The state of California likes to sell itself as a leader in the transition to a green economy. The only problem is, their policies are making that transition harder—and they’re not producing the job boom that politicians have been promising.
The California Legislative Analyst’s Office (LAO) recently reviewed the impact of the state’s 2006 climate change legislation, which mandated a cut in GHG emissions to 1990 levels by 2020. A letter from the LAO to the state senator that requested the analysis stated that the aggregate net jobs impact of the 2006 legislation in the near term “is likely to be negative.” Don’t let the tepid language here fool you; this is seriously bad news for California. With so much of its economic future staked on green jobs, green tech, and the viability of green energy—and given that the state currently is suffering with unemployment 20 percent higher than the national average and that it has for months been teetering on fiscal insolvency—news that green policies are hampering the state’s overall economy stultifies lawmakers’ vision for a green-economy-driven future.

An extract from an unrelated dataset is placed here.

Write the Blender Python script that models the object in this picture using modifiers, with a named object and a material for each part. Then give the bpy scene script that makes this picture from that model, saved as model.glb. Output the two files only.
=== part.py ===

And yet, it should come as no shock that legislation mandating the use of more expensive energy sources would result in aggregate losses to an economy. As Heritage senior policy analyst Ben Lieberman has explained before:
Mandates … kill jobs by raising energy costs. The only reason these alternative energy sources need to be mandated in the first place is that they are too expensive to compete otherwise. Thus, in addition to forcibly supplanting traditional energy jobs, renewable energy mandates raise energy costs and thus destroy jobs.
So, for every dollar of capital that is funneled to green projects due to government mandate, there is a dollar less to be capitalized on by more efficient economic agents. The net result, of course, is a sub-optimal economic outcome, and California is not the first economy to make this simple economic logic manifest. Spain has likewise invested hugely in green energy, and a recent study shows the net effect on the country’s economy has been hugely negative. For every green job created in the Spanish economy, the study found, 2.2 private-sector jobs were destroyed.
An adage in politics says that, “As California goes, so goes the nation.” When it comes to climate policy, however, federal lawmakers would be wise take the nation in the opposite direction of woebegone California.